◆ **REQUIREMENTS**:
Please output the lines shown below exactly as they appear.

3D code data
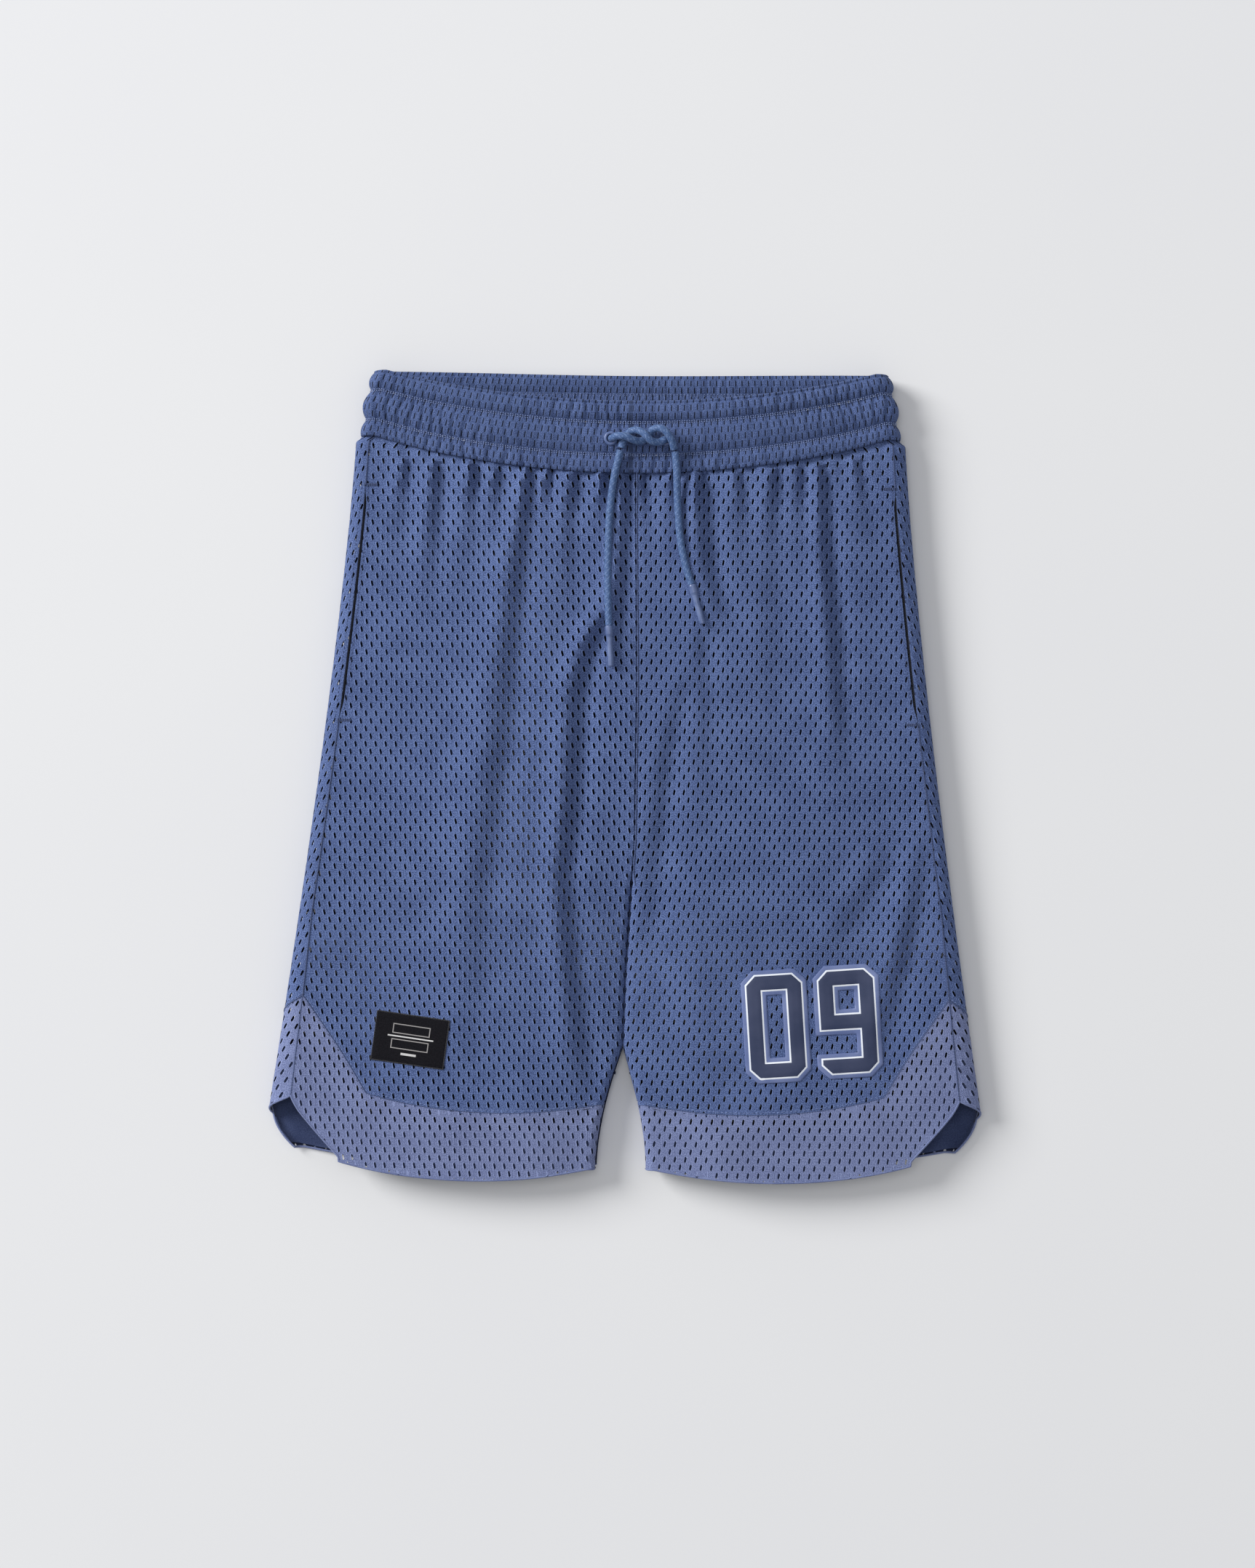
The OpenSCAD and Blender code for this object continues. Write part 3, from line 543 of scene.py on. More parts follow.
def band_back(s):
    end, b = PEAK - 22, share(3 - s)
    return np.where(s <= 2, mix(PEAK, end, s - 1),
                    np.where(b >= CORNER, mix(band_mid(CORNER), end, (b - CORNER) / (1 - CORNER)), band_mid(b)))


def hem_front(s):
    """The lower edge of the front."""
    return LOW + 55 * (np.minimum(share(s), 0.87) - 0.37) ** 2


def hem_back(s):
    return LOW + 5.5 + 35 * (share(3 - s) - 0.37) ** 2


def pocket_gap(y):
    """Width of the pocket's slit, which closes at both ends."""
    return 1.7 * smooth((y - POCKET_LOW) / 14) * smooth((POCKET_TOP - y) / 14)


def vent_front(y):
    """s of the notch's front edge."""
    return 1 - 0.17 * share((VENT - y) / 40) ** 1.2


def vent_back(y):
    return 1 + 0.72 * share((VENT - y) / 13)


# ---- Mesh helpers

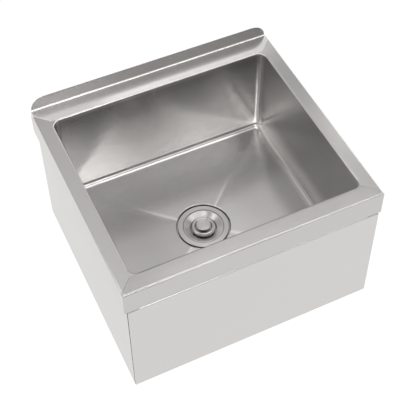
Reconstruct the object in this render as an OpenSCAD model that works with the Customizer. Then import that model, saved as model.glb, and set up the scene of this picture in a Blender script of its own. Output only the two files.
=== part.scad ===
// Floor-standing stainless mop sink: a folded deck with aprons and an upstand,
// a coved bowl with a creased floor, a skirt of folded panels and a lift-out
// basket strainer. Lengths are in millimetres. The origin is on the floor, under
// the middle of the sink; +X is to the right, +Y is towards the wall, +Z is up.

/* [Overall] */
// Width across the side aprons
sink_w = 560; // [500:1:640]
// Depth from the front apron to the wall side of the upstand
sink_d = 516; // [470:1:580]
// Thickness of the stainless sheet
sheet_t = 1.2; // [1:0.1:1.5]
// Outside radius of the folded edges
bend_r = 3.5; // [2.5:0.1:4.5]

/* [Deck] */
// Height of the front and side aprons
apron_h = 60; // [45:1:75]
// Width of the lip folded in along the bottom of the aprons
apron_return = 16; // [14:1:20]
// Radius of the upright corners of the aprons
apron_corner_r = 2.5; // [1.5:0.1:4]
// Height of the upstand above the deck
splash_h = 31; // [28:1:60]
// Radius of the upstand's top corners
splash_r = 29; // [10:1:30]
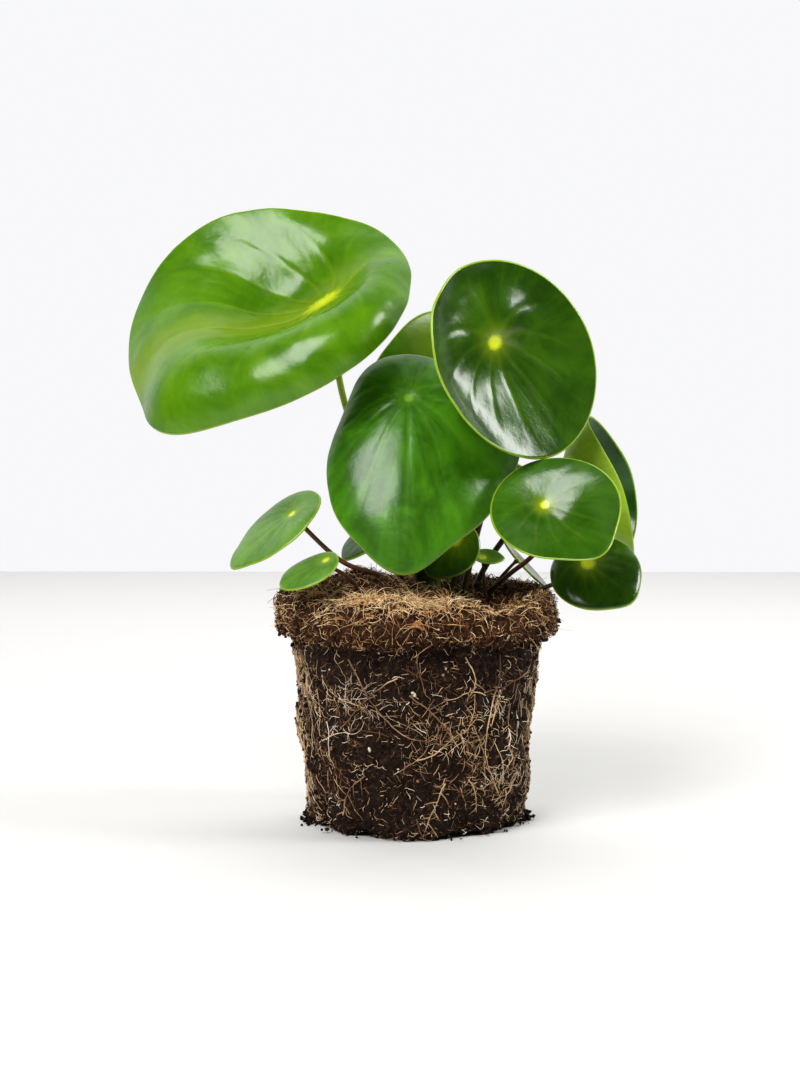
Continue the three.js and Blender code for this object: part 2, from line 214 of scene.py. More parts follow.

◆ **IN RESPONSE**:
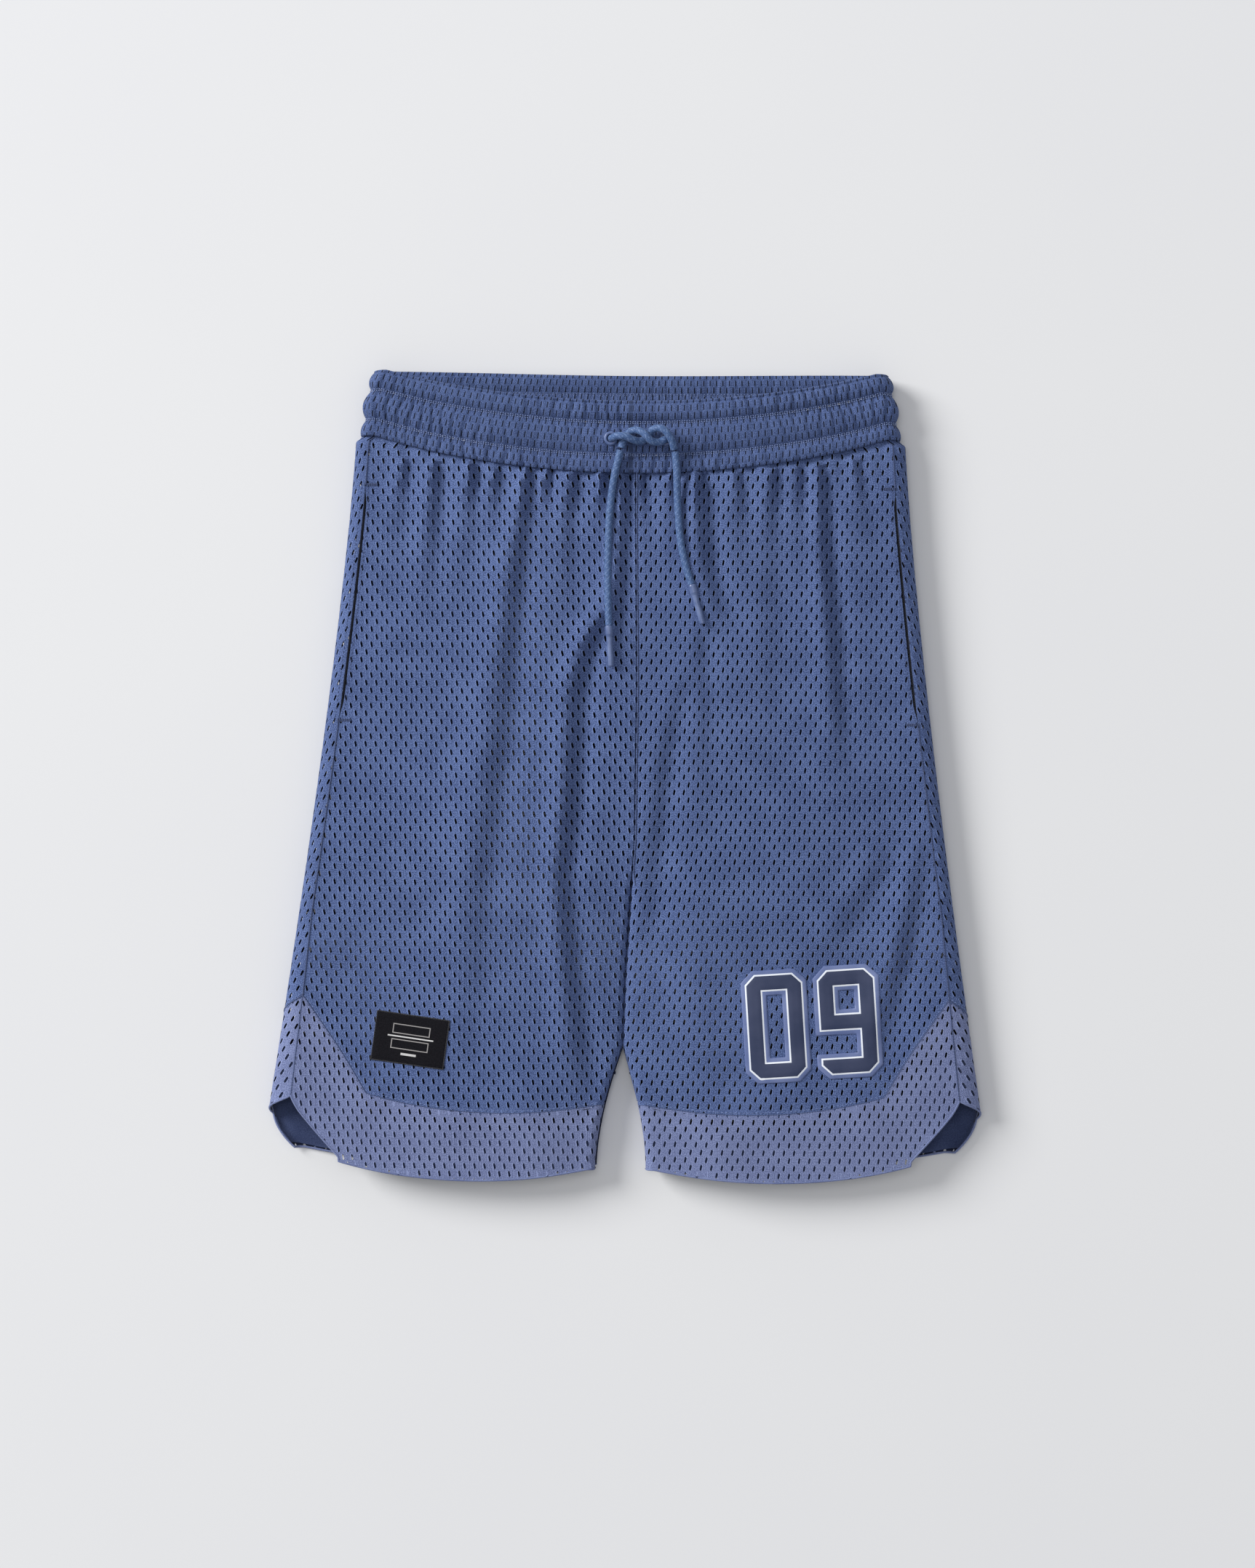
The OpenSCAD and Blender code for this object continues. Write part 3, from line 543 of scene.py on. More parts follow.
def band_back(s):
    end, b = PEAK - 22, share(3 - s)
    return np.where(s <= 2, mix(PEAK, end, s - 1),
                    np.where(b >= CORNER, mix(band_mid(CORNER), end, (b - CORNER) / (1 - CORNER)), band_mid(b)))


def hem_front(s):
    """The lower edge of the front."""
    return LOW + 55 * (np.minimum(share(s), 0.87) - 0.37) ** 2


def hem_back(s):
    return LOW + 5.5 + 35 * (share(3 - s) - 0.37) ** 2


def pocket_gap(y):
    """Width of the pocket's slit, which closes at both ends."""
    return 1.7 * smooth((y - POCKET_LOW) / 14) * smooth((POCKET_TOP - y) / 14)


def vent_front(y):
    """s of the notch's front edge."""
    return 1 - 0.17 * share((VENT - y) / 40) ** 1.2


def vent_back(y):
    return 1 + 0.72 * share((VENT - y) / 13)


# ---- Mesh helpers

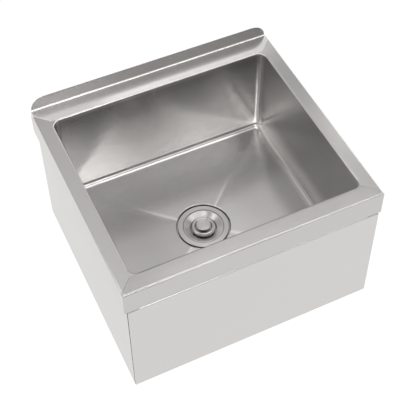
Reconstruct the object in this render as an OpenSCAD model that works with the Customizer. Then import that model, saved as model.glb, and set up the scene of this picture in a Blender script of its own. Output only the two files.
=== part.scad ===
// Floor-standing stainless mop sink: a folded deck with aprons and an upstand,
// a coved bowl with a creased floor, a skirt of folded panels and a lift-out
// basket strainer. Lengths are in millimetres. The origin is on the floor, under
// the middle of the sink; +X is to the right, +Y is towards the wall, +Z is up.

/* [Overall] */
// Width across the side aprons
sink_w = 560; // [500:1:640]
// Depth from the front apron to the wall side of the upstand
sink_d = 516; // [470:1:580]
// Thickness of the stainless sheet
sheet_t = 1.2; // [1:0.1:1.5]
// Outside radius of the folded edges
bend_r = 3.5; // [2.5:0.1:4.5]

/* [Deck] */
// Height of the front and side aprons
apron_h = 60; // [45:1:75]
// Width of the lip folded in along the bottom of the aprons
apron_return = 16; // [14:1:20]
// Radius of the upright corners of the aprons
apron_corner_r = 2.5; // [1.5:0.1:4]
// Height of the upstand above the deck
splash_h = 31; // [28:1:60]
// Radius of the upstand's top corners
splash_r = 29; // [10:1:30]
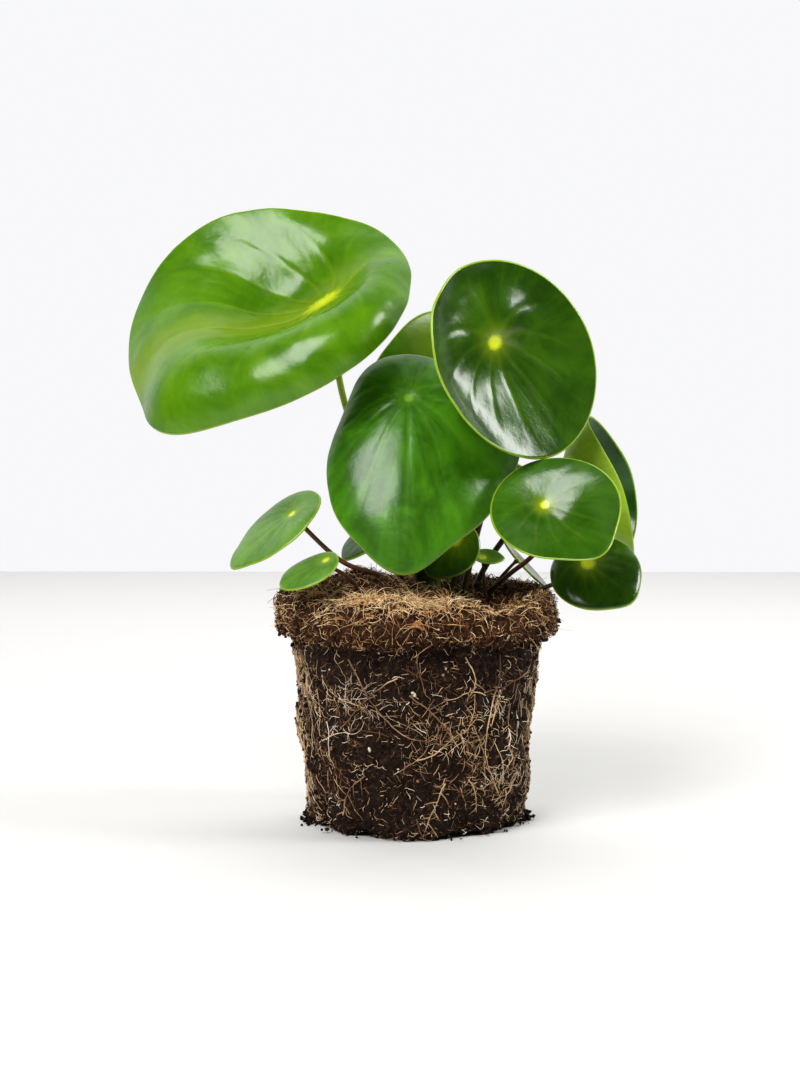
Continue the three.js and Blender code for this object: part 2, from line 214 of scene.py. More parts follow.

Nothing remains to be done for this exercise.